Nye asserts that poetry does not exist in a vacuum. Her influences include poets such as Carl Sandburg, William Stafford, and Lucille Clifton; each of their works being essential to the creation of her own. Nye has Sandberg’s penchant for colloquial speech and Stafford’s fascination with ordinary and local subjects. She writes about identity with the same passion and hope found in Clifton’s poetry. However, she crafts a voice that is still uniquely her own. “Shoulders” serves as a prime example of Nye’s warmth and human insight, exposing readers to an alternative future in which love and empathy prevail (see: Further Literary Resources, “All About Love: New Visions by bell hooks”).
Other works by this author include The Turtle of Oman, Valentine for Ernest Mann, and My Uncle’s Favorite Coffee Shop.
Poet Biography
Naomi Shihab Nye was born on March 12, 1952 in St. Louis, Missouri to an American mother and Palestinian father. Nye spent her adolescence in Ramallah in Palestine, the Old City in Jerusalem, and San Antonio, Texas. Nye received her bachelor of arts in English and world religions from Trinity University in Texas, remaining in the US post-graduation.
Nye began publishing her work in the 1980s and is the author of numerous collections of poetry. To date, Nye has written and contributed to over 30 volumes of poetry, lending her voice to these projects as both a creative writer and conscientious editor. Nye is also the author of several works of children’s literature, including Habibi (1997), a novel for which she received the Jane Addams Children’s Book Award in 1998.

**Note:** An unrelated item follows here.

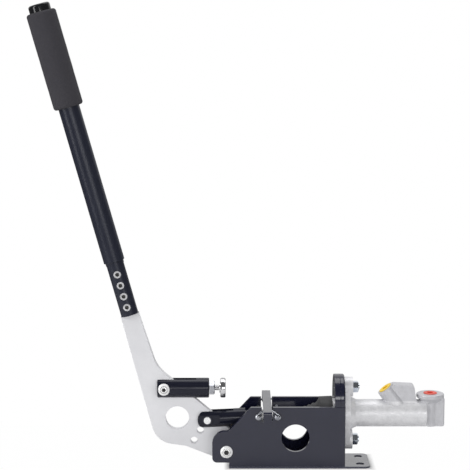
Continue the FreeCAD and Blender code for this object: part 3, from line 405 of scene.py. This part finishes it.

Nye gives voice to her experiences within Arab and American culture, discussing the nuances of intersectional identity throughout much of her poetry. Nye emphasizes how ordinary connections between people from various walks of life is one of the most extraordinary parts of being human. Her poems offer a fresh perspective on local life, acknowledging that even the passerby has a life just as complex as her own. Nye is a self-proclaimed “wandering poet,” inspired by her childhood memories and lifetime of travels, adding an ever-changing sense of place to her poetry that parallels her multicultural thematic concerns.
Nye has received numerous awards and fellowships throughout her writing career, among them four Pushcart Prizes, the 2013 NSK Neustadt Prize for Children’s Literature, and the Trinity University Distinguished Alumna Award. In 1997, Nye became a Guggenheim Poetry Fellow. In 2000, the Library of Congress awarded her the Witter Bynner Fellowship, and most recently, in 2019, the Poetry Foundation designated Nye their Young People’s Poet Laureate for the 2019-2021 term.
Nye’s poetry is accessible, warm, and profoundly resonant for readers young and old. Nye is a Professor of Creative Writing at Texas State University, and currently lives in San Antonio, Texas with her husband, Michael.
Poem Text
Shihab Nye, Naomi. “Shoulders.” 1994. The Academy of American Poets.
Summary
The speaker of Naomi Shihab Nye’s poem, “Shoulders,” observes a father carrying his sleeping son across a busy street. The speaker describes the father’s actions as gentle and precise throughout the first four stanzas of the poem: He looks both ways before he crosses the road, and he cradles his child into his chest so no car can “splash him” (Line 4), protecting him from the pouring rain. The child is deemed precious, “sensitive cargo” (Line 6), and it is the father’s job to ensure that no harm comes his way.
In the final stanzas of the poem, the speaker switches to the first-person plural. The speaker asserts that humanity will not be able to sustain life if it cannot sustain love.